Anyway, we had a lot of fun and acted like a couple. He sat real close to me and we just talked and had a great time. He ended up coming upstairs to my place and I put on some music as we sat really close on my couch. We both knew what we wanted, but he told me he didn't think it was a good idea. But he couldn't resist me as I predicted. He prefaced it by saying if he did stay the night there could be no expectations. Of course I agreed, but my heart was telling me otherwise. I miss him terribly.

So we started making out on the couch and it was....fantastic. I miss his kisses. We went to my bedroom and...you know. And it was also fantastic. So passionate and desperate for each other. And waking up next to him....ugh. I have missed that like you wouldn't believe!
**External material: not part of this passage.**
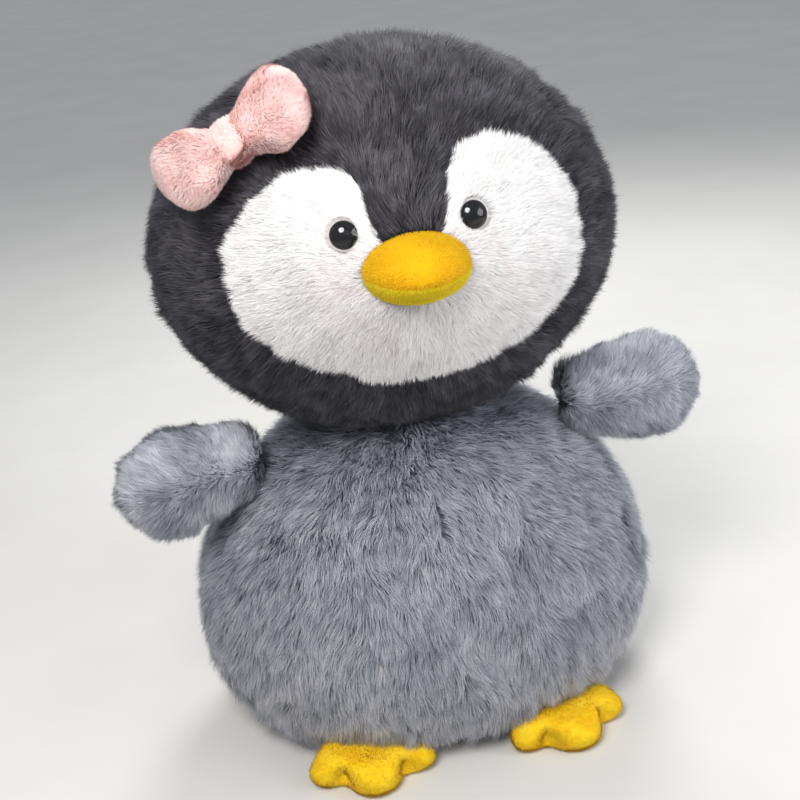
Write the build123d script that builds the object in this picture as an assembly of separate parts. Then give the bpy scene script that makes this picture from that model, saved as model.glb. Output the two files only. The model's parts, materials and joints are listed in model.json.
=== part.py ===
"""Plush penguin, standing on its base and feet.

Millimetres, +Z up, the face looks along -Y. The origin is the middle of the flat underside of the body.
Every cover is drawn to the outer envelope of its pile, so a cover's thickness is pile plus backing cloth.
Head, body and wings are first turned as round forms, because their covers and seams are cut there,
and each piece is then squeezed front to back.
"""

import os
from math import atan2, cos, degrees, radians, sin

from build123d import *

# ---------------------------------------------------------------- driving dimensions
SEAM_GAP = 0.2  # between a cover and the filling inside it
JOINT_GAP = 0.4  # between two bodies that move on each other

LONG_PILE = 9.5  # fur of head, body and wings
BACKING = 1.5  # knitted cloth that carries the pile
FUR = LONG_PILE + BACKING
VELOUR = 2.4  # short-pile cloth of feet and beak
BOW_PLUSH = 3.5  # short plush of the bow

DEPTH_RATIO = 0.765  # front-to-back size of head and body over their width

# body: flat base, widest level and flat shoulder, joined by quarter ellipses
BASE_HALF_WIDTH = 91
WIDEST_HALF_WIDTH, WIDEST_HEIGHT = 138.5, 68
SHOULDER_HALF_WIDTH, SHOULDER_HEIGHT = 44, 182
BASE_PANEL_THICKNESS = 4
BASE_PANEL_HALF_WIDTH = 88
BACK_SEAM_Y = 12  # the seam from flank to flank and over the crown, before squeezing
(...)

I don't know how he feels now, but I have high hopes for us. I probably shouldn't though, I know. No expectations, right? It's hard not to have them. I miss him and I want him to be in my life, but not like that. I love him. I'm afraid I always will. And I told him I did. I have been playing it cool for so long now and everything I've been working towards just crumbled last night. I told him I didn't feel like myself without him.

When he left this morning I gave him back his toothbrush and he said "oh, I can't keep it here?" What does that mean? Do you want to keep it here because you want to continue having these sleep overs or do you want to keep it here because this might actually go somewhere? I can't have expectations though. Because he'll only hurt me more when he refuses to get back together. Maybe its for the best. We might still be in each others lives, but not the way I want. I don't think he does want to get back together and I just have to accept that and move on. But I don't know how. I need him. Badly. But he knows this now. There may be nothing I can do to change his mind...

I hate this. I want to stop missing him and I want to stop hurting. If he really doesn't want to get back together, ever, then I can't see him anymore. It hurts too much. Why can't he see me the way I see him? I feel like I'm not enough for him. And I want to be enough for someone. When will I find the one for me? Why can't it be him? Fuck this hurts so much.